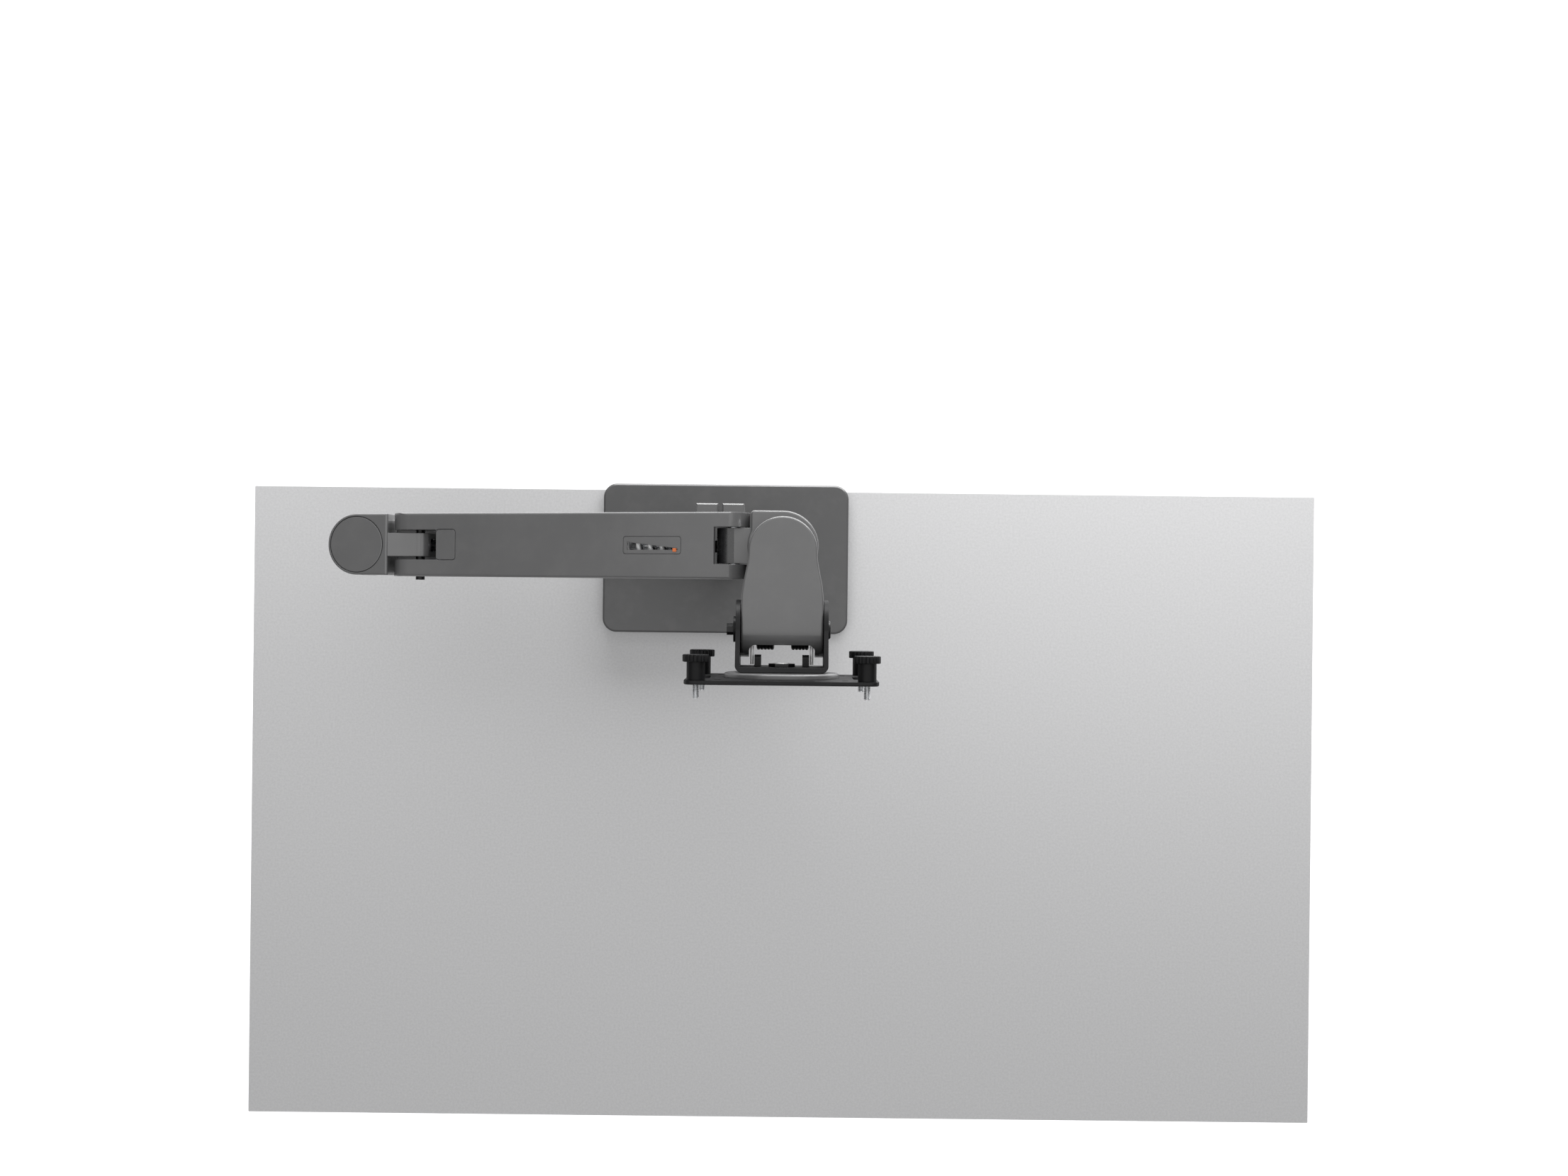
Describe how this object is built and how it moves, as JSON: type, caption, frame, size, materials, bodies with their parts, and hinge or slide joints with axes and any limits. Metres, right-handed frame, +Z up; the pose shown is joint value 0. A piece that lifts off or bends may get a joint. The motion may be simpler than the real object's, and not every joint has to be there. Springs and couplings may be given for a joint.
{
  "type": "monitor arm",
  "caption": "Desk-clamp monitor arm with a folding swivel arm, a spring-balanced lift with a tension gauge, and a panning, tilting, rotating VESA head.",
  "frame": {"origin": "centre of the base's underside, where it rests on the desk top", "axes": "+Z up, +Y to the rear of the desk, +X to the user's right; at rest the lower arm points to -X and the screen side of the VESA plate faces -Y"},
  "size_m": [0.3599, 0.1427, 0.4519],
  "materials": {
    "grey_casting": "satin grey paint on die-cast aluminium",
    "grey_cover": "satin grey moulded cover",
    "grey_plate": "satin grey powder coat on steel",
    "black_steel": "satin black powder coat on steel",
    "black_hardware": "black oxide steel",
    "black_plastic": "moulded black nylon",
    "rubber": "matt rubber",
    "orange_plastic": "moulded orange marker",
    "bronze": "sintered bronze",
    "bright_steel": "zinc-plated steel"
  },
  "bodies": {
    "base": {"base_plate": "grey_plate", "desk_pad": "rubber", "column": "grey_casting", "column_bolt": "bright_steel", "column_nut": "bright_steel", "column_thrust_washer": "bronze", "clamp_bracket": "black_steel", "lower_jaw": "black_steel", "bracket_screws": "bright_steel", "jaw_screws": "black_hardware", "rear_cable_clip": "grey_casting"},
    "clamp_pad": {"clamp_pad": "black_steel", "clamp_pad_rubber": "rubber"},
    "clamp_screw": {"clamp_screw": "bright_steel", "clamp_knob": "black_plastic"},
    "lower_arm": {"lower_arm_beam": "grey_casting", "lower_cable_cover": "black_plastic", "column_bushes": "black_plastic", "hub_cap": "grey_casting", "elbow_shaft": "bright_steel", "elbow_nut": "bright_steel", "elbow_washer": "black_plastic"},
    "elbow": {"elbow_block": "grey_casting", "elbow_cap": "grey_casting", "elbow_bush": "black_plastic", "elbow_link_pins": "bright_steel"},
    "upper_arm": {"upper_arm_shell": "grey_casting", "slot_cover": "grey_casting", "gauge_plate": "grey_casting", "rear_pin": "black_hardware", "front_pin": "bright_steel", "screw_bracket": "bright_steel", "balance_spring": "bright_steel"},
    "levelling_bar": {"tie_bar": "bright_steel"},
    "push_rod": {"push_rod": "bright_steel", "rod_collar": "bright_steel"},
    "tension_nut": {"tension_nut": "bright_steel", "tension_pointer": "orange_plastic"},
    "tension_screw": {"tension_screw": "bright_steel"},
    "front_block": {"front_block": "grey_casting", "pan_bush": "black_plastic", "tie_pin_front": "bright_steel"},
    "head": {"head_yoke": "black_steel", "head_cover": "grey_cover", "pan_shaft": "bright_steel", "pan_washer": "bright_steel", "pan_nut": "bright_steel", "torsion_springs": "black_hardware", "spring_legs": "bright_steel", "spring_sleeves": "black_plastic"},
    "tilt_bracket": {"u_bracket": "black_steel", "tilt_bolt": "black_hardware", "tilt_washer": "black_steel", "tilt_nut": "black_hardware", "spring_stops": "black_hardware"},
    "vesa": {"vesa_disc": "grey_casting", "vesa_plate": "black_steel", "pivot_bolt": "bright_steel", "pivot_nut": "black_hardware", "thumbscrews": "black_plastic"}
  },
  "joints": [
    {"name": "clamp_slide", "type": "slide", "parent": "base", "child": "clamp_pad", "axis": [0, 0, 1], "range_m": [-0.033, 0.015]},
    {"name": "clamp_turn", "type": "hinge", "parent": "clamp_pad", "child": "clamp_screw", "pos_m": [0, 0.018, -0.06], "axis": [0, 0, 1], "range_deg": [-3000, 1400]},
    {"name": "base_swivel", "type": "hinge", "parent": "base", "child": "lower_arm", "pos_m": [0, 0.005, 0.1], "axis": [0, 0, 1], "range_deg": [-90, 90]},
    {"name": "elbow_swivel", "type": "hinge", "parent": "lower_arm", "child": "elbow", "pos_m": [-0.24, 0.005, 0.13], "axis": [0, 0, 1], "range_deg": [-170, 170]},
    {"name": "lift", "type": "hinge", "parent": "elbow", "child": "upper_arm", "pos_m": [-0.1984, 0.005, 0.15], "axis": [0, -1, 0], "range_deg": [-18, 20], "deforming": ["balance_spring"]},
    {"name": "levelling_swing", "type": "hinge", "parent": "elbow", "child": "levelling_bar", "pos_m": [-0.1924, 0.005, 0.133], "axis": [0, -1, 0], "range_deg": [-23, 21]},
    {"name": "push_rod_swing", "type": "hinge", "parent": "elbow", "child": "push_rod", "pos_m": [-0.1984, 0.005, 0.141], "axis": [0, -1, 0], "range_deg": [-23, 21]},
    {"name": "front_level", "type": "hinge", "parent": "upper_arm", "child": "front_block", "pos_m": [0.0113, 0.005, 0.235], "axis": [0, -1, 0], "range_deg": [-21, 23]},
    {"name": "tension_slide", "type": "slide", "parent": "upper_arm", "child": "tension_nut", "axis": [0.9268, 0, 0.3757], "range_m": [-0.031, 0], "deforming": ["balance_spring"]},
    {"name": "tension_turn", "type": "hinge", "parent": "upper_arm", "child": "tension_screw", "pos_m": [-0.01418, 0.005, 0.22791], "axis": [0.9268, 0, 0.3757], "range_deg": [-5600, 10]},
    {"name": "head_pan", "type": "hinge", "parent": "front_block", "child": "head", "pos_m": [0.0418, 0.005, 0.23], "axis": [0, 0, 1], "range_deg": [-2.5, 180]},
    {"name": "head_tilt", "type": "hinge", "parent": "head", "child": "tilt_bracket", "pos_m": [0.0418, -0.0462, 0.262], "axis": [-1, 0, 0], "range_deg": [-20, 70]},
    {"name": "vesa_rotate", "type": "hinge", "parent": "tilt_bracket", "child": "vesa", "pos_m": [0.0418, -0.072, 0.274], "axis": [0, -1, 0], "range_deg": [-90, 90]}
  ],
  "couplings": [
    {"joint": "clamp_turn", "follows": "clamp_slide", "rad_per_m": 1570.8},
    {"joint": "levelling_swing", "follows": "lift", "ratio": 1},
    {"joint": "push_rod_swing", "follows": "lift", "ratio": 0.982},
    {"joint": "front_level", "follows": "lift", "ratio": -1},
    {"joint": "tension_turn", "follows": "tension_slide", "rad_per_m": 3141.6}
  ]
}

-*-*-

§ **Task details**
For this exercise, gather every line of the data that contains the word "axes".

§ **Answer**
Describe how this object is built and how it moves, as JSON: type, caption, frame, size, materials, bodies with their parts, and hinge or slide joints with axes and any limits. Metres, right-handed frame, +Z up; the pose shown is joint value 0. A piece that lifts off or bends may get a joint. The motion may be simpler than the real object's, and not every joint has to be there. Springs and couplings may be given for a joint.
  "frame": {"origin": "centre of the base's underside, where it rests on the desk top", "axes": "+Z up, +Y to the rear of the desk, +X to the user's right; at rest the lower arm points to -X and the screen side of the VESA plate faces -Y"},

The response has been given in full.